Prometheus is a systems and service monitoring system that collects metrics from configured targets at specified intervals, evaluates rule expressions, and can trigger alerts if certain conditions are observed. It has a multi-dimensional data model and a powerful query language called PromQL, which allows users to extract and manipulate the data easily.

Setting Up Prometheus in Kubernetes

To integrate Prometheus with Kubernetes, you can deploy it using Helm, a package manager for Kubernetes, or you can set it up manually using configuration files.

Using Helm to Install Prometheus

Helm simplifies the deployment of applications on Kubernetes. First, ensure you have Helm installed and your Kubernetes cluster is running.

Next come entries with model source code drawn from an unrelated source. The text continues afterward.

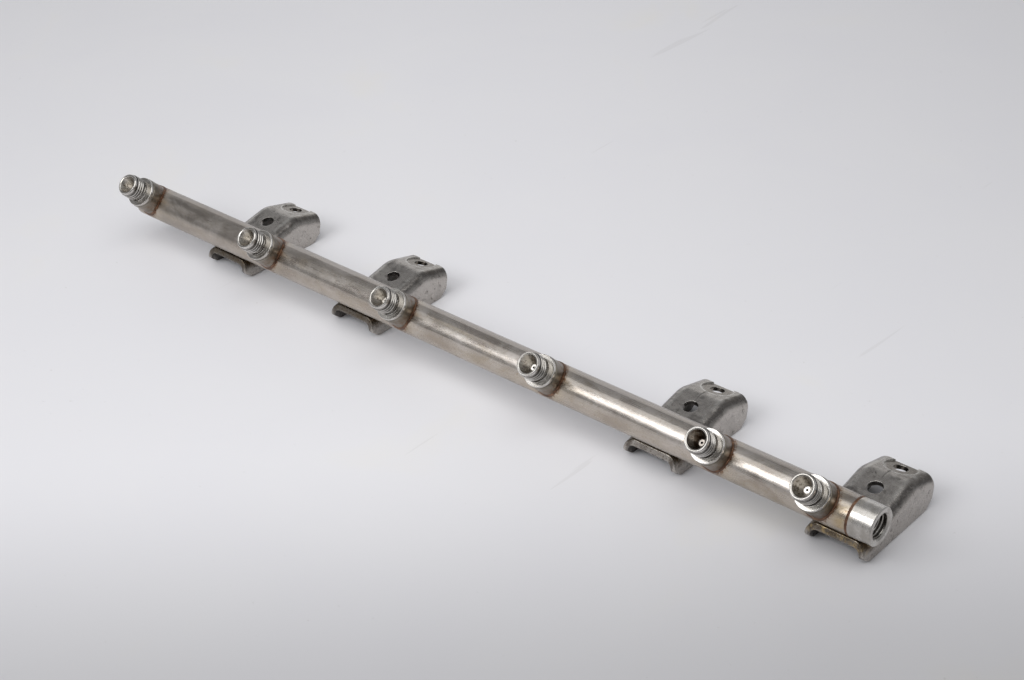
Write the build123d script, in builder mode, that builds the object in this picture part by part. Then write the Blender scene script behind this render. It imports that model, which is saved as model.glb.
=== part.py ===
from build123d import *
import os
from math import cos, radians, sin, sqrt, tan

os.makedirs("parts", exist_ok=True)

# ---------------------------------------------------------------------------
# Driving dimensions, in millimetres and degrees.
# X runs along the rail, -Y is the side the ports face, +Z is up.
# Z = 0 is the surface the four bracket feet stand on.
# ---------------------------------------------------------------------------

# Layout along the rail
injector_port_count = 5
port_pitch = 90.0
inlet_offset = 51.0              # last injector port to inlet port
closed_end_overhang = 9.2        # first port to the closed end of the tube
sensor_overhang = 25.5           # inlet port to the face of the sensor fitting
bracket_offsets = (54.5, 144.5, 325.0, 418.4)   # measured from the first port

# Thick-walled tube
axis_height = 19.2
tube_radius = 8.5
tube_bore_radius = 5.5
tube_edge = 0.5
plug_length = 5.0
plug_recess = 0.4
press_clearance = 0.05           # radial play of every brazed-in spigot and plug

# Threaded ports (M12 x 1.5, drawn at the pitch diameter)
port_tilt = 45.0                 # above horizontal
port_rim = 26.9                  # tube axis to the mouth face
port_thread_radius = 5.5
port_face_radius = 5.1           # outer edge of the mouth ring
port_face_land = 0.3             # flat part of the mouth ring
port_face_dish = 0.2             # fall from the land to the cone
port_thread_end = 19.8
port_relief_radius = 4.9
port_relief_end = 18.3
neck_radius = 6.0
collar_top = 16.5
collar_radius = 7.65
collar_edge = 0.2
collar_groove_top = 15.1
collar_groove_radius = 7.5
boss_top = 14.6
boss_radius = 7.8
boss_edge = 0.2

# Cone seat and drillings inside a port
seat_mouth_radius = 4.35
seat_half_angle = 30.0
seat_floor_radius = 1.5
seat_pocket = 0.6                # straight bottom below the cone
throttle_radius = 0.5
throttle_length = 3.0
feed_radius = 1.5
spigot_radius = 3.0
spigot_foot = 4.9                # tube axis to the inner end of the spigot

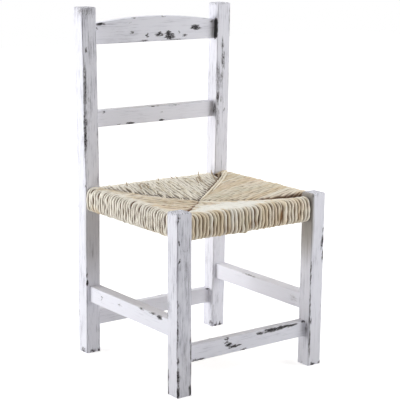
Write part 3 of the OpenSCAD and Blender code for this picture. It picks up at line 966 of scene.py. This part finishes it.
def looked_at(finish):
    """1 for what is seen straight on, in a gloss or through glass, 0 for light on the chair."""
    kinds = ("Is Camera Ray", "Is Glossy Ray", "Is Transmission Ray")
    camera_ray, gloss_ray, clear_ray = [finish.node("LightPath", output=kind) for kind in kinds]
    return finish.most(finish.most(camera_ray, gloss_ray), clear_ray)


floor_grey = srgb(240, 240, 240)
white = (1, 1, 1, 1)
screed = Finish(bpy.data.materials.new("floor_screed"))
floor_place = screed.node("TexCoord", output="Object")
measured = {"operation": "LENGTH"}
distance = screed.node("VectorMath", measured, {0: floor_place}, output="Value")
matt = screed.node("BsdfDiffuse", None, {"Color": floor_grey})
near_white = 0.6
whitening = near_white + screed.step(distance, start=0.5, end=2.5) * (1 - near_white)
glowing = {"Color": white, "Strength": looked_at(screed) * whitening}
glow = screed.node("Emission", None, glowing)
both = screed.node("AddShader", None, {0: matt, 1: glow})
screed.node("OutputMaterial", None, {"Surface": both})
floor_data.materials.append(screed.owner)

surround = Finish(bpy.data.worlds.new("surround"))
bpy.context.scene.world = surround.owner
ambient = 0.12
brightness = ambient + looked_at(surround) * (1 - ambient)
sky = surround.node("Background", None, {"Color": white, "Strength": brightness})
surround.node("OutputWorld", None, {"Surface": sky})


def soft_lamp(name, place, aim, width, height, power):
    """A rectangular soft lamp turned to a point."""
    lamp_data = bpy.data.lights.new(name, "AREA")
    lamp_data.shape = "RECTANGLE"
    lamp_data.size, lamp_data.size_y = width, height
    lamp_data.energy = power
    lamp = bpy.data.objects.new(name, lamp_data)
    lamp.location = place
    lamp.rotation_euler = (Vector(aim) - Vector(place)).to_track_quat("-Z", "Y").to_euler()
    bpy.context.scene.collection.objects.link(lamp)


chair_middle = (0.0, 0.0, 0.45)
soft_lamp("lamp_left", (-2.4, 2.2, 1.6), chair_middle, width=2.0, height=2.0, power=40)
soft_lamp("lamp_low", (-2.4, 2.2, 0.4), chair_middle, width=2.0, height=0.6, power=50)
soft_lamp("lamp_right", (1.8, -1.5, 1.1), chair_middle, width=1.6, height=1.6, power=34)
soft_lamp("lamp_top", (0.2, 0.5, 3.0), chair_middle, width=2.2, height=2.2, power=40)

scene = bpy.context.scene
scene.view_settings.view_transform = "Standard"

Install the Prometheus community Helm chart:

helm repo add prometheus-community https://prometheus-community.github.io/helm-charts
helm repo update
helm install prometheus prometheus-community/prometheus

This command will deploy Prometheus in your Kubernetes cluster with default settings.

Configuring Prometheus

After installation, you may want to customize Prometheus settings. The primary configuration file is prometheus.yml, where you can define scrape targets, alerting rules, and more.

Here’s a simple configuration example:

scrape_configs:
  - job_name: 'kubernetes-nodes'
    kubernetes_sd_configs:
      - role: node
    relabel_configs:
      - source_labels: [__meta_kubernetes_node_name]
        action: keep
        regex: .+
                    

This configuration allows Prometheus to scrape metrics from all Kubernetes nodes.

Accessing Prometheus Dashboard

Once Prometheus is deployed, you can access its dashboard to visualize the metrics collected. You can use port forwarding to access the Prometheus service.

Run the following command to access the dashboard:

kubectl port-forward svc/prometheus-server 8080:80

After executing this command, navigate to http://localhost:8080 in your browser to access the Prometheus dashboard.

Querying Metrics

In the Prometheus dashboard, you can use PromQL to query the metrics. For example, to get the CPU usage of all nodes, you can use the following query:

Query example for CPU usage:

sum(rate(container_cpu_usage_seconds_total[5m])) by (node)

This query calculates the CPU usage rate over the last 5 minutes and groups the results by node.

Setting Up Alerts

You can set up alerting rules in Prometheus to notify you when specific conditions are met. Alerts are defined in the prometheus.yml configuration file.

Here’s a simple alerting rule example:

groups:
- name: example-alerts
  rules:
  - alert: HighCPUUsage
    expr: sum(rate(container_cpu_usage_seconds_total[5m])) by (node) > 0.9
    for: 5m
    labels:
      severity: critical
    annotations:
      summary: "High CPU usage detected"
                    

This rule triggers an alert if CPU usage exceeds 90% for more than 5 minutes.

Conclusion

Integrating Prometheus with Kubernetes allows you to monitor your applications effectively. By following the steps outlined in this tutorial, you should now have a working Prometheus setup in your Kubernetes environment. With the ability to visualize metrics and set up alerts, you are well-equipped to maintain the performance and reliability of your services.